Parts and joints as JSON
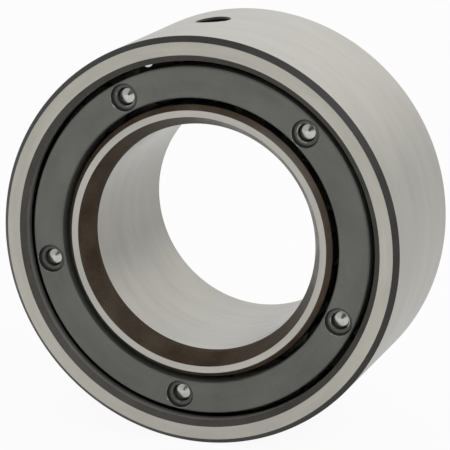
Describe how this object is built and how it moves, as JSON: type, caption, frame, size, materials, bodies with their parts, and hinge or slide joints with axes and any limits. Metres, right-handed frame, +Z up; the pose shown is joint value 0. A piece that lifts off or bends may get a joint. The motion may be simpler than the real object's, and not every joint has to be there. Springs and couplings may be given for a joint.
{
  "type": "cylindrical roller bearing",
  "caption": "Wide cylindrical roller bearing with a ribbed outer ring, a plain inner ring and a riveted two-piece steel cage.",
  "frame": {"origin": "middle of the outer ring's seat, on the bearing's axis", "axes": "+Y along the bearing's axis, towards the end where the inner ring stands out of the outer ring; +Z up as the bearing stands on its rim, with the oil hole near the top"},
  "size_m": [0.16, 0.0808, 0.16],
  "materials": {
    "ring_steel": "ground",
    "cage_steel": "phosphated",
    "rivet_steel": "turned",
    "roller_steel": "lapped"
  },
  "bodies": {
    "outer_ring_assembly": {"outer_ring": "ring_steel"},
    "inner_ring_body": {"inner_ring": "ring_steel"},
    "cage": {"cage_body": "cage_steel", "cage_side_ring": "cage_steel", "rivet_1": "rivet_steel", "rivet_2": "rivet_steel", "rivet_3": "rivet_steel", "rivet_4": "rivet_steel", "rivet_5": "rivet_steel"},
    "roller_01_body": {"roller_01": "roller_steel"},
    "roller_02_body": {"roller_02": "roller_steel"},
    "roller_03_body": {"roller_03": "roller_steel"},
    "roller_04_body": {"roller_04": "roller_steel"},
    "roller_05_body": {"roller_05": "roller_steel"},
    "roller_06_body": {"roller_06": "roller_steel"},
    "roller_07_body": {"roller_07": "roller_steel"},
    "roller_08_body": {"roller_08": "roller_steel"},
    "roller_09_body": {"roller_09": "roller_steel"},
    "roller_10_body": {"roller_10": "roller_steel"},
    "roller_11_body": {"roller_11": "roller_steel"},
    "roller_12_body": {"roller_12": "roller_steel"},
    "roller_13_body": {"roller_13": "roller_steel"},
    "roller_14_body": {"roller_14": "roller_steel"},
    "roller_15_body": {"roller_15": "roller_steel"}
  },
  "joints": [
    {"name": "inner_ring_spin", "type": "hinge", "parent": "outer_ring_assembly", "child": "inner_ring_body", "pos_m": [0, 0, 0], "axis": [0, 1, 0], "continuous": true},
    {"name": "cage_spin", "type": "hinge", "parent": "outer_ring_assembly", "child": "cage", "pos_m": [0, 0, 0], "axis": [0, 1, 0], "continuous": true},
    {"name": "roller_01_spin", "type": "hinge", "parent": "cage", "child": "roller_01_body", "pos_m": [0.03263, 0, 0.05387], "axis": [0, 1, 0], "continuous": true},
    {"name": "roller_02_spin", "type": "hinge", "parent": "cage", "child": "roller_02_body", "pos_m": [0.00789, 0, 0.06248], "axis": [0, 1, 0], "continuous": true},
    {"name": "roller_03_spin", "type": "hinge", "parent": "cage", "child": "roller_03_body", "pos_m": [-0.0182, 0, 0.06029], "axis": [0, 1, 0], "continuous": true},
    {"name": "roller_04_spin", "type": "hinge", "parent": "cage", "child": "roller_04_body", "pos_m": [-0.04115, 0, 0.04768], "axis": [0, 1, 0], "continuous": true},
    {"name": "roller_05_spin", "type": "hinge", "parent": "cage", "child": "roller_05_body", "pos_m": [-0.05699, 0, 0.02682], "axis": [0, 1, 0], "continuous": true},
    {"name": "roller_06_spin", "type": "hinge", "parent": "cage", "child": "roller_06_body", "pos_m": [-0.06297, 0, 0.00132], "axis": [0, 1, 0], "continuous": true},
    {"name": "roller_07_spin", "type": "hinge", "parent": "cage", "child": "roller_07_body", "pos_m": [-0.05806, 0, -0.02441], "axis": [0, 1, 0], "continuous": true},
    {"name": "roller_08_spin", "type": "hinge", "parent": "cage", "child": "roller_08_body", "pos_m": [-0.04311, 0, -0.04591], "axis": [0, 1, 0], "continuous": true},
    {"name": "roller_09_spin", "type": "hinge", "parent": "cage", "child": "roller_09_body", "pos_m": [-0.02071, 0, -0.05948], "axis": [0, 1, 0], "continuous": true},
    {"name": "roller_10_spin", "type": "hinge", "parent": "cage", "child": "roller_10_body", "pos_m": [0.00527, 0, -0.06276], "axis": [0, 1, 0], "continuous": true},
    {"name": "roller_11_spin", "type": "hinge", "parent": "cage", "child": "roller_11_body", "pos_m": [0.03034, 0, -0.05519], "axis": [0, 1, 0], "continuous": true},
    {"name": "roller_12_spin", "type": "hinge", "parent": "cage", "child": "roller_12_body", "pos_m": [0.05017, 0, -0.03808], "axis": [0, 1, 0], "continuous": true},
    {"name": "roller_13_spin", "type": "hinge", "parent": "cage", "child": "roller_13_body", "pos_m": [0.06132, 0, -0.01438], "axis": [0, 1, 0], "continuous": true},
    {"name": "roller_14_spin", "type": "hinge", "parent": "cage", "child": "roller_14_body", "pos_m": [0.06186, 0, 0.0118], "axis": [0, 1, 0], "continuous": true},
    {"name": "roller_15_spin", "type": "hinge", "parent": "cage", "child": "roller_15_body", "pos_m": [0.05172, 0, 0.03594], "axis": [0, 1, 0], "continuous": true}
  ],
  "couplings": [
    {"joint": "cage_spin", "follows": "inner_ring_spin", "ratio": 0.42442},
    {"joint": "roller_01_spin", "follows": "inner_ring_spin", "ratio": -3.2322},
    {"joint": "roller_02_spin", "follows": "inner_ring_spin", "ratio": -3.2322},
    {"joint": "roller_03_spin", "follows": "inner_ring_spin", "ratio": -3.2322},
    {"joint": "roller_04_spin", "follows": "inner_ring_spin", "ratio": -3.2322},
    {"joint": "roller_05_spin", "follows": "inner_ring_spin", "ratio": -3.2322},
    {"joint": "roller_06_spin", "follows": "inner_ring_spin", "ratio": -3.2322},
    {"joint": "roller_07_spin", "follows": "inner_ring_spin", "ratio": -3.2322},
    {"joint": "roller_08_spin", "follows": "inner_ring_spin", "ratio": -3.2322},
    {"joint": "roller_09_spin", "follows": "inner_ring_spin", "ratio": -3.2322},
    {"joint": "roller_10_spin", "follows": "inner_ring_spin", "ratio": -3.2322},
    {"joint": "roller_11_spin", "follows": "inner_ring_spin", "ratio": -3.2322},
    {"joint": "roller_12_spin", "follows": "inner_ring_spin", "ratio": -3.2322},
    {"joint": "roller_13_spin", "follows": "inner_ring_spin", "ratio": -3.2322},
    {"joint": "roller_14_spin", "follows": "inner_ring_spin", "ratio": -3.2322},
    {"joint": "roller_15_spin", "follows": "inner_ring_spin", "ratio": -3.2322}
  ]
}
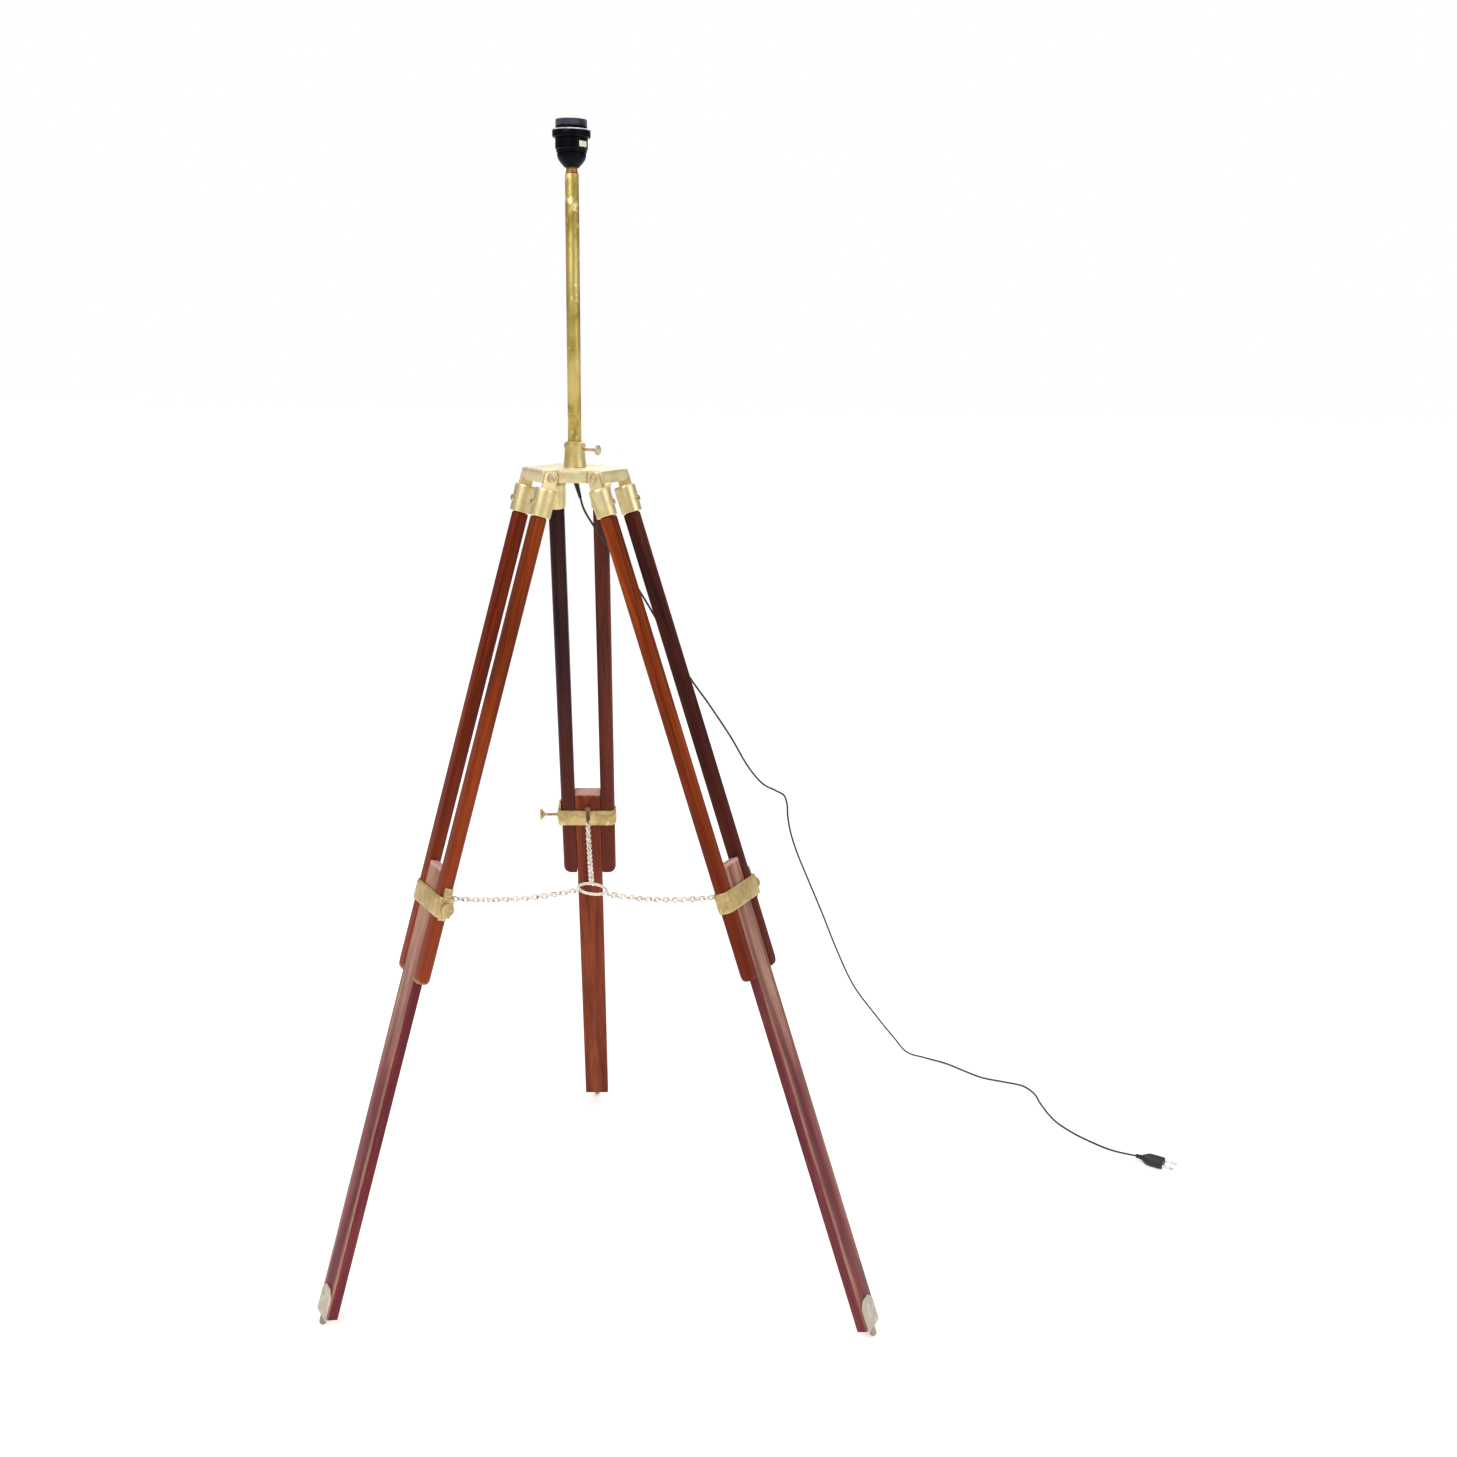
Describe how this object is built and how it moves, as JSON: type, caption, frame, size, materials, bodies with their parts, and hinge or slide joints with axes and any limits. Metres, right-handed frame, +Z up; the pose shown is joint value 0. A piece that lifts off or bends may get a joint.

• _TASK INSTRUCTIONS_: Repeat the records above exactly, from the first line to the last.

• _WRITTEN RESPONSE_:
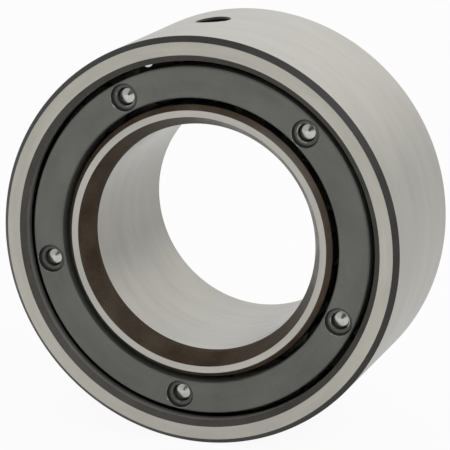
Describe how this object is built and how it moves, as JSON: type, caption, frame, size, materials, bodies with their parts, and hinge or slide joints with axes and any limits. Metres, right-handed frame, +Z up; the pose shown is joint value 0. A piece that lifts off or bends may get a joint. The motion may be simpler than the real object's, and not every joint has to be there. Springs and couplings may be given for a joint.
{
  "type": "cylindrical roller bearing",
  "caption": "Wide cylindrical roller bearing with a ribbed outer ring, a plain inner ring and a riveted two-piece steel cage.",
  "frame": {"origin": "middle of the outer ring's seat, on the bearing's axis", "axes": "+Y along the bearing's axis, towards the end where the inner ring stands out of the outer ring; +Z up as the bearing stands on its rim, with the oil hole near the top"},
  "size_m": [0.16, 0.0808, 0.16],
  "materials": {
    "ring_steel": "ground",
    "cage_steel": "phosphated",
    "rivet_steel": "turned",
    "roller_steel": "lapped"
  },
  "bodies": {
    "outer_ring_assembly": {"outer_ring": "ring_steel"},
    "inner_ring_body": {"inner_ring": "ring_steel"},
    "cage": {"cage_body": "cage_steel", "cage_side_ring": "cage_steel", "rivet_1": "rivet_steel", "rivet_2": "rivet_steel", "rivet_3": "rivet_steel", "rivet_4": "rivet_steel", "rivet_5": "rivet_steel"},
    "roller_01_body": {"roller_01": "roller_steel"},
    "roller_02_body": {"roller_02": "roller_steel"},
    "roller_03_body": {"roller_03": "roller_steel"},
    "roller_04_body": {"roller_04": "roller_steel"},
    "roller_05_body": {"roller_05": "roller_steel"},
    "roller_06_body": {"roller_06": "roller_steel"},
    "roller_07_body": {"roller_07": "roller_steel"},
    "roller_08_body": {"roller_08": "roller_steel"},
    "roller_09_body": {"roller_09": "roller_steel"},
    "roller_10_body": {"roller_10": "roller_steel"},
    "roller_11_body": {"roller_11": "roller_steel"},
    "roller_12_body": {"roller_12": "roller_steel"},
    "roller_13_body": {"roller_13": "roller_steel"},
    "roller_14_body": {"roller_14": "roller_steel"},
    "roller_15_body": {"roller_15": "roller_steel"}
  },
  "joints": [
    {"name": "inner_ring_spin", "type": "hinge", "parent": "outer_ring_assembly", "child": "inner_ring_body", "pos_m": [0, 0, 0], "axis": [0, 1, 0], "continuous": true},
    {"name": "cage_spin", "type": "hinge", "parent": "outer_ring_assembly", "child": "cage", "pos_m": [0, 0, 0], "axis": [0, 1, 0], "continuous": true},
    {"name": "roller_01_spin", "type": "hinge", "parent": "cage", "child": "roller_01_body", "pos_m": [0.03263, 0, 0.05387], "axis": [0, 1, 0], "continuous": true},
    {"name": "roller_02_spin", "type": "hinge", "parent": "cage", "child": "roller_02_body", "pos_m": [0.00789, 0, 0.06248], "axis": [0, 1, 0], "continuous": true},
    {"name": "roller_03_spin", "type": "hinge", "parent": "cage", "child": "roller_03_body", "pos_m": [-0.0182, 0, 0.06029], "axis": [0, 1, 0], "continuous": true},
    {"name": "roller_04_spin", "type": "hinge", "parent": "cage", "child": "roller_04_body", "pos_m": [-0.04115, 0, 0.04768], "axis": [0, 1, 0], "continuous": true},
    {"name": "roller_05_spin", "type": "hinge", "parent": "cage", "child": "roller_05_body", "pos_m": [-0.05699, 0, 0.02682], "axis": [0, 1, 0], "continuous": true},
    {"name": "roller_06_spin", "type": "hinge", "parent": "cage", "child": "roller_06_body", "pos_m": [-0.06297, 0, 0.00132], "axis": [0, 1, 0], "continuous": true},
    {"name": "roller_07_spin", "type": "hinge", "parent": "cage", "child": "roller_07_body", "pos_m": [-0.05806, 0, -0.02441], "axis": [0, 1, 0], "continuous": true},
    {"name": "roller_08_spin", "type": "hinge", "parent": "cage", "child": "roller_08_body", "pos_m": [-0.04311, 0, -0.04591], "axis": [0, 1, 0], "continuous": true},
    {"name": "roller_09_spin", "type": "hinge", "parent": "cage", "child": "roller_09_body", "pos_m": [-0.02071, 0, -0.05948], "axis": [0, 1, 0], "continuous": true},
    {"name": "roller_10_spin", "type": "hinge", "parent": "cage", "child": "roller_10_body", "pos_m": [0.00527, 0, -0.06276], "axis": [0, 1, 0], "continuous": true},
    {"name": "roller_11_spin", "type": "hinge", "parent": "cage", "child": "roller_11_body", "pos_m": [0.03034, 0, -0.05519], "axis": [0, 1, 0], "continuous": true},
    {"name": "roller_12_spin", "type": "hinge", "parent": "cage", "child": "roller_12_body", "pos_m": [0.05017, 0, -0.03808], "axis": [0, 1, 0], "continuous": true},
    {"name": "roller_13_spin", "type": "hinge", "parent": "cage", "child": "roller_13_body", "pos_m": [0.06132, 0, -0.01438], "axis": [0, 1, 0], "continuous": true},
    {"name": "roller_14_spin", "type": "hinge", "parent": "cage", "child": "roller_14_body", "pos_m": [0.06186, 0, 0.0118], "axis": [0, 1, 0], "continuous": true},
    {"name": "roller_15_spin", "type": "hinge", "parent": "cage", "child": "roller_15_body", "pos_m": [0.05172, 0, 0.03594], "axis": [0, 1, 0], "continuous": true}
  ],
  "couplings": [
    {"joint": "cage_spin", "follows": "inner_ring_spin", "ratio": 0.42442},
    {"joint": "roller_01_spin", "follows": "inner_ring_spin", "ratio": -3.2322},
    {"joint": "roller_02_spin", "follows": "inner_ring_spin", "ratio": -3.2322},
    {"joint": "roller_03_spin", "follows": "inner_ring_spin", "ratio": -3.2322},
    {"joint": "roller_04_spin", "follows": "inner_ring_spin", "ratio": -3.2322},
    {"joint": "roller_05_spin", "follows": "inner_ring_spin", "ratio": -3.2322},
    {"joint": "roller_06_spin", "follows": "inner_ring_spin", "ratio": -3.2322},
    {"joint": "roller_07_spin", "follows": "inner_ring_spin", "ratio": -3.2322},
    {"joint": "roller_08_spin", "follows": "inner_ring_spin", "ratio": -3.2322},
    {"joint": "roller_09_spin", "follows": "inner_ring_spin", "ratio": -3.2322},
    {"joint": "roller_10_spin", "follows": "inner_ring_spin", "ratio": -3.2322},
    {"joint": "roller_11_spin", "follows": "inner_ring_spin", "ratio": -3.2322},
    {"joint": "roller_12_spin", "follows": "inner_ring_spin", "ratio": -3.2322},
    {"joint": "roller_13_spin", "follows": "inner_ring_spin", "ratio": -3.2322},
    {"joint": "roller_14_spin", "follows": "inner_ring_spin", "ratio": -3.2322},
    {"joint": "roller_15_spin", "follows": "inner_ring_spin", "ratio": -3.2322}
  ]
}
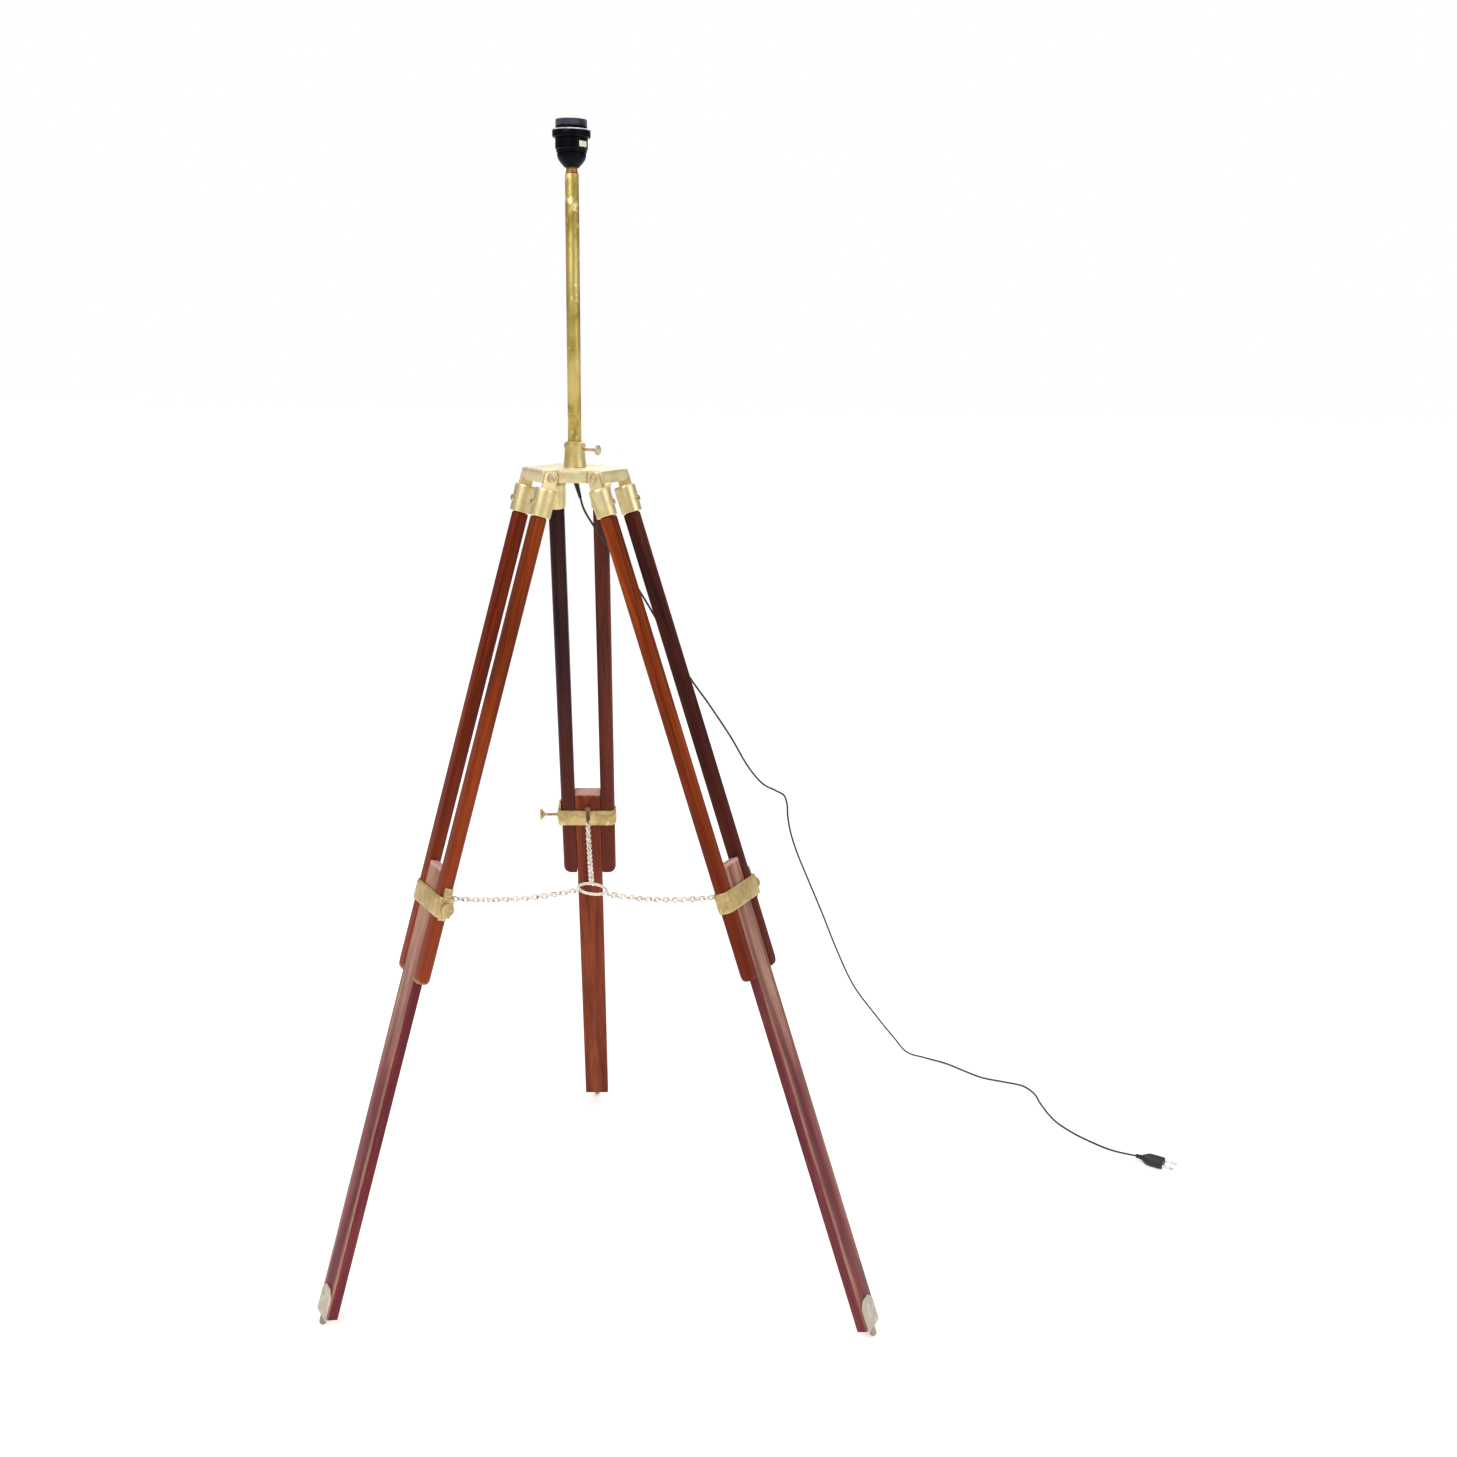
Describe how this object is built and how it moves, as JSON: type, caption, frame, size, materials, bodies with their parts, and hinge or slide joints with axes and any limits. Metres, right-handed frame, +Z up; the pose shown is joint value 0. A piece that lifts off or bends may get a joint.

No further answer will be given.